On October 2, UNESCO officially acknowledged that batik originates from Indonesia, not from that country across the strait. To celebrate the occasion, Indonesians proudly wore their best batik everywhere they were for whatever they did. The president’s call to wear batik together on that day took the celebration to another height. Government offices, schools, and private companies also urged their guys and girls to wear batik. On personal level, in a break from my typical polo shirt and non-blue jeans attire, I joined the fashion festival of the people by wearing my batik uniform from the days of high school. Congratulate me, because I proudly appreciated one of my country’s treasures – and because it took a lot of guts to wear a shocking green batik in public.
Celebrations aside, there are several questions that UNESCO’s acknowledgement, and its protection, has not yet answered about the fate of batik. I heard some of these questions from the news, and I formulated some myself based on a class on batik I took in my first semester.
First off, does the UNESCO protect the processes of making a traditional batik? Batik has a very unique production process, traditionally called mbatik, which takes a lot of time, effort, and skill. While similar processes exist in other places, I am quite certain that Indonesia’s batik production has its defining characteristics that we need to preserve. When people try to visualize the making of a batik, they will see a kind old Javanese lady in kebaya sitting with a sheet of fabric (the batik-to-be) in one hand and a canthing (the wax applier) in the other. If their imagination is animated, she will be delicately tracing the batik patterns she made earlier on the fabric with melted wax. Ask me to describe the scene, and I will answer “powerfully serene”.
This question is related to the booming of factory-made batiks, an awful lot of them coming from China. You see, there are at least three types of batik production. (1) Fully handmade; the product is labeled batik tulis, which literally means written batik. This method means no two batik is the same. (2) Stamp batik or batik cap, in which stamps are used to make blocks of patterns to speed up the process. (3) Factory-made batik, in which batik is just another insignificant stuff made in a factory.. That brings us to question number two, Will this UNESCO mumbo-jumbo help traditional batik makers survive the storm of mass-produced batik?

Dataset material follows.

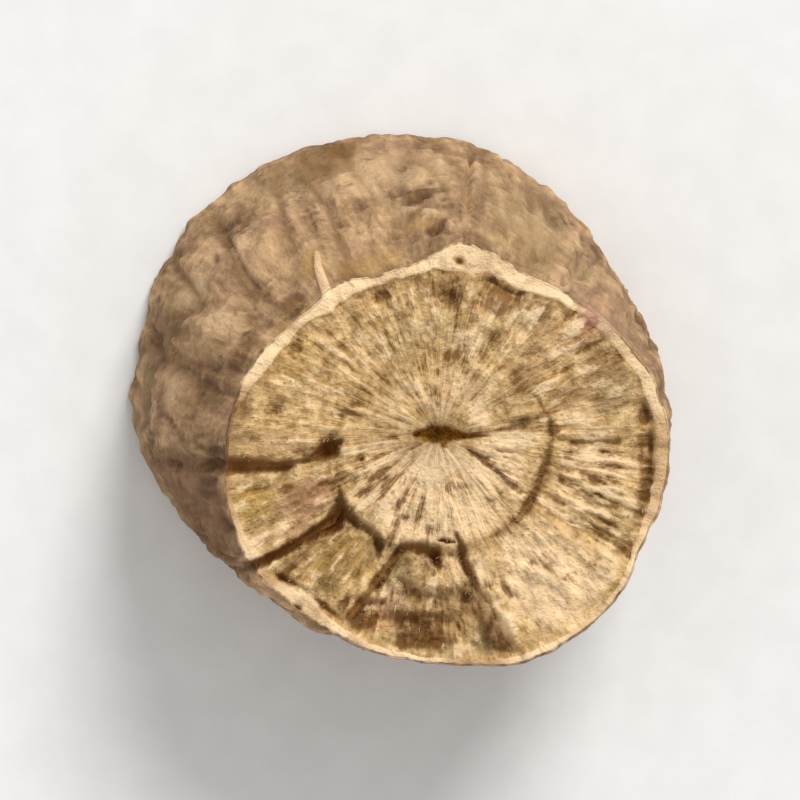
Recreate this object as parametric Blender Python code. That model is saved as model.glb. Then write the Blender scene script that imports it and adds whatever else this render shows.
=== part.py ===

Despite the fact that it can take months, or years, to make a sheet of batik, people refuse to pay a fair price for a real batik tulis. I don’t know what factor to blame for this: cheap batik from China, lack of appreciation, or well, just too expensive for a piece of cloth. If this goes on, even an acknowledgement from a world body cannot help prevent batik workshops from closing and potential batik makers from choosing another profession.
Third question, because when I say batik you will think of exquisite complicated patterns, it is very appropriate to ask, Are our batik patterns properly protected? There are numerous examples of batik motifs: parang, parang rusak, parang kusumo, garuda, naga, and a broad range of images – not to mention endless combinations of geometric patterns. And we have not talked about new designs that emerged after batik reclaimed the spotlight. We need some kind of a registry of batik patterns to make sure that they are not lost through the time. After all, we cannot expect the masses to care about what kind of batik they are wearing and to know its details, let alone the deep philosophy contained within.
The last sentence popped up another question, How can we safeguard and disseminate the rich philosophy in batik and mbatik? You will have a hard time looking for someone knowledgeable enough about this issue. I don’t really know what means what in the mesmerizing details of batik, but I'd love to enrich my knowledge. Furthermore, understanding the priceless values hidden in each batik cloth will make people appreciate the art even more, especially batik tulis.
Finally, How will we actually help preserve batik as a whole? I honestly don’t think that simply wearing batik everyday or every hour does any good for batik. Most people are contributing to the income of made-in-China batik businessmen without even thinking to at least scrutinize batik the patterns. If traditional batik makers are thrown out of business by the endless tornado of cheap batik, are we still protecting our heritage? If we don’t know anything about the batik that we wear, are we guarding the art of batik?